#### WORK INSTRUCTIONS
Everything from the first line to the line containing "hole_pitch = 6.5 * MM" is to be repeated exactly; nothing past it.

#### DATA LINES
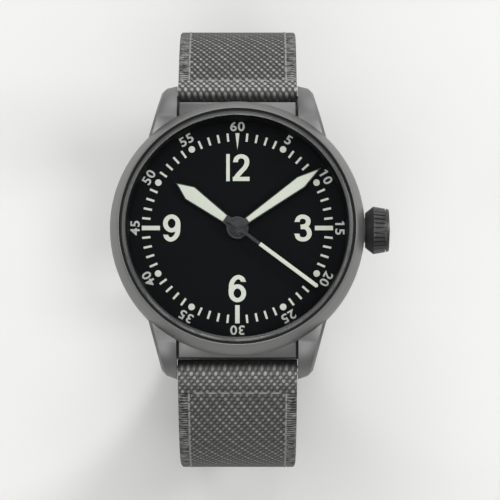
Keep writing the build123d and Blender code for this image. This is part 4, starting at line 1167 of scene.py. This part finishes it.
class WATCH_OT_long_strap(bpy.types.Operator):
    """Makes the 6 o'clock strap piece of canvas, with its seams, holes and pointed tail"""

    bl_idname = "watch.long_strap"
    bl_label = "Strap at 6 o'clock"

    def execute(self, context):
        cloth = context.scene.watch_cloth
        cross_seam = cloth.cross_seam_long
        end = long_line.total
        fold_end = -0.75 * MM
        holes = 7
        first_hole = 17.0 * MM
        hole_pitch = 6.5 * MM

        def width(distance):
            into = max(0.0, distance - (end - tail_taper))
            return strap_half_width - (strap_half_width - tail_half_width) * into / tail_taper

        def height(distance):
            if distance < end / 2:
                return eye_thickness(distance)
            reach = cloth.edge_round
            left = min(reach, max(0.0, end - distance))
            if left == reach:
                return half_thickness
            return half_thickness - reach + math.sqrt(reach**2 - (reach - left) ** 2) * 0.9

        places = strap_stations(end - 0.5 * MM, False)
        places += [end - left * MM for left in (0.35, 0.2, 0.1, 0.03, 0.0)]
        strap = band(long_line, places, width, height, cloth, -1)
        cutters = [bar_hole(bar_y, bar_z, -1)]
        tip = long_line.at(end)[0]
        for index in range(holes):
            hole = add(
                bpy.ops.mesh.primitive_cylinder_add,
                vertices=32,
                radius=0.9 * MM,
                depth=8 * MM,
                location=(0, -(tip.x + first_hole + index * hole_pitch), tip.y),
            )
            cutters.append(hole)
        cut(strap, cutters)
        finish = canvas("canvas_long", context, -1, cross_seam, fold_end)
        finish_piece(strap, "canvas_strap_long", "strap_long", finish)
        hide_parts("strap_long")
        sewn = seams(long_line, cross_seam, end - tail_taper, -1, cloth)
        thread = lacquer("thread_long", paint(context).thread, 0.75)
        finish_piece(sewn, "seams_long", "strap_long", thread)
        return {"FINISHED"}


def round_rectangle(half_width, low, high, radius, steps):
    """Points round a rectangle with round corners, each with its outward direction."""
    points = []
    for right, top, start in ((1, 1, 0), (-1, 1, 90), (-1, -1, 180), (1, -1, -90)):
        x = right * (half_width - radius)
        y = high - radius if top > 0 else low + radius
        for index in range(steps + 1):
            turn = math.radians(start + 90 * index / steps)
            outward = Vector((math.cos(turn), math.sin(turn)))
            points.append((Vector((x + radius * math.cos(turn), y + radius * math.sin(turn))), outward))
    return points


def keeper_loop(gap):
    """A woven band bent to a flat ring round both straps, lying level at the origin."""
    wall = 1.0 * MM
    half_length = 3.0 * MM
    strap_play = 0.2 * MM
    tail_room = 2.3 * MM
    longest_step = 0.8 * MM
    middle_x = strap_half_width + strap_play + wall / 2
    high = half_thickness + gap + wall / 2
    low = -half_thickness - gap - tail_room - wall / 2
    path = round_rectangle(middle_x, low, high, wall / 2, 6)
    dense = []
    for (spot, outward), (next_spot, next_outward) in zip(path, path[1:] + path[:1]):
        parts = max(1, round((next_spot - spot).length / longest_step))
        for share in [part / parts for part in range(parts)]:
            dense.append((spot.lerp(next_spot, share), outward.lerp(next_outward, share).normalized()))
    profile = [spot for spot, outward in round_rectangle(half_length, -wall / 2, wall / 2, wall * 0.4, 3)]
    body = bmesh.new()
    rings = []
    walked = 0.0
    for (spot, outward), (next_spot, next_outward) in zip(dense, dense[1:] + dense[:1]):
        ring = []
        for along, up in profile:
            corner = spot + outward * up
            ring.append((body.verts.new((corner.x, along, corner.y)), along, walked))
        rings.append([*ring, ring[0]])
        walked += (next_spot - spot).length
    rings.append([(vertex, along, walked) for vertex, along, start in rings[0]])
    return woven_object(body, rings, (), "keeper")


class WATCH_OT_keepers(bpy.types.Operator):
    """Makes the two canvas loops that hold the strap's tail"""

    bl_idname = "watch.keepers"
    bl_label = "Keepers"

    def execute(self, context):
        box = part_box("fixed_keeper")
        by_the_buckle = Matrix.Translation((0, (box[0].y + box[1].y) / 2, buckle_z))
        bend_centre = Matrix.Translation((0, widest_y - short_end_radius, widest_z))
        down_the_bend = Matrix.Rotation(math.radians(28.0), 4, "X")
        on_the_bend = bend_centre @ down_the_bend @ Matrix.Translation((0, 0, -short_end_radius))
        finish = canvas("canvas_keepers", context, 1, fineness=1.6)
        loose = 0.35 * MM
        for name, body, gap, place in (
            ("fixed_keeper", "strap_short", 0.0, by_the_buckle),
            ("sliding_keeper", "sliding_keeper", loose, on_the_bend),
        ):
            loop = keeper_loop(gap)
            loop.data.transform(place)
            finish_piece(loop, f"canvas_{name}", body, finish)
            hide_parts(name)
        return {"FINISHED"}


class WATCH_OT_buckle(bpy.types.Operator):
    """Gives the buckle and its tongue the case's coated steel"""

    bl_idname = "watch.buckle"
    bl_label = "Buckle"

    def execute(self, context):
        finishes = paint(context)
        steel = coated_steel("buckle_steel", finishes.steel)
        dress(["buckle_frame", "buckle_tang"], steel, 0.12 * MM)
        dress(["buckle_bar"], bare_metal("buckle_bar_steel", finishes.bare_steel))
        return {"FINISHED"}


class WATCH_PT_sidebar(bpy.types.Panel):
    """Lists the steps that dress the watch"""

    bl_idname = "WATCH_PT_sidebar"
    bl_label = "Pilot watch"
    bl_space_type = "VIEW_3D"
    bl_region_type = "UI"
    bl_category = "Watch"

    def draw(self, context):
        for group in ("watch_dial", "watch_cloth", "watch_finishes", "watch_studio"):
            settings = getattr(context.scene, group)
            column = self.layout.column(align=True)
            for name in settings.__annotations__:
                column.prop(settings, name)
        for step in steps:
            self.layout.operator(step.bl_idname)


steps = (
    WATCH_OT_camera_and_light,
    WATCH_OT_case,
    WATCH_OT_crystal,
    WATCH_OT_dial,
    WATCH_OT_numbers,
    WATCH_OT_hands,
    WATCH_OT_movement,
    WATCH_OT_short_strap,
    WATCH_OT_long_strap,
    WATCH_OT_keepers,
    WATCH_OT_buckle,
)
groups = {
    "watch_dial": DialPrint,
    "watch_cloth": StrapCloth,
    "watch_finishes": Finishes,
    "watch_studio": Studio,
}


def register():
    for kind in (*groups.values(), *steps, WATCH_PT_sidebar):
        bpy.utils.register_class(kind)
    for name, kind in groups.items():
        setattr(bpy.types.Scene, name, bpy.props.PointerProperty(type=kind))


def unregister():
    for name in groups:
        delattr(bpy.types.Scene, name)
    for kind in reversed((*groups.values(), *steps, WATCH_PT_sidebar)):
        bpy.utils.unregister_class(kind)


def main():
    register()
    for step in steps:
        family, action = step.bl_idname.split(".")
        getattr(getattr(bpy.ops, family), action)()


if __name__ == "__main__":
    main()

#### OUTPUT BELOW
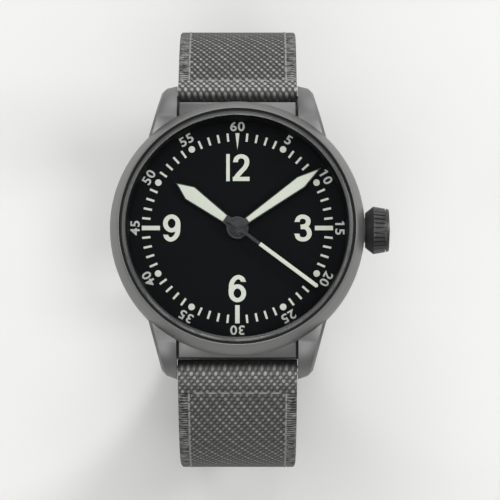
Keep writing the build123d and Blender code for this image. This is part 4, starting at line 1167 of scene.py. This part finishes it.
class WATCH_OT_long_strap(bpy.types.Operator):
    """Makes the 6 o'clock strap piece of canvas, with its seams, holes and pointed tail"""

    bl_idname = "watch.long_strap"
    bl_label = "Strap at 6 o'clock"

    def execute(self, context):
        cloth = context.scene.watch_cloth
        cross_seam = cloth.cross_seam_long
        end = long_line.total
        fold_end = -0.75 * MM
        holes = 7
        first_hole = 17.0 * MM
        hole_pitch = 6.5 * MM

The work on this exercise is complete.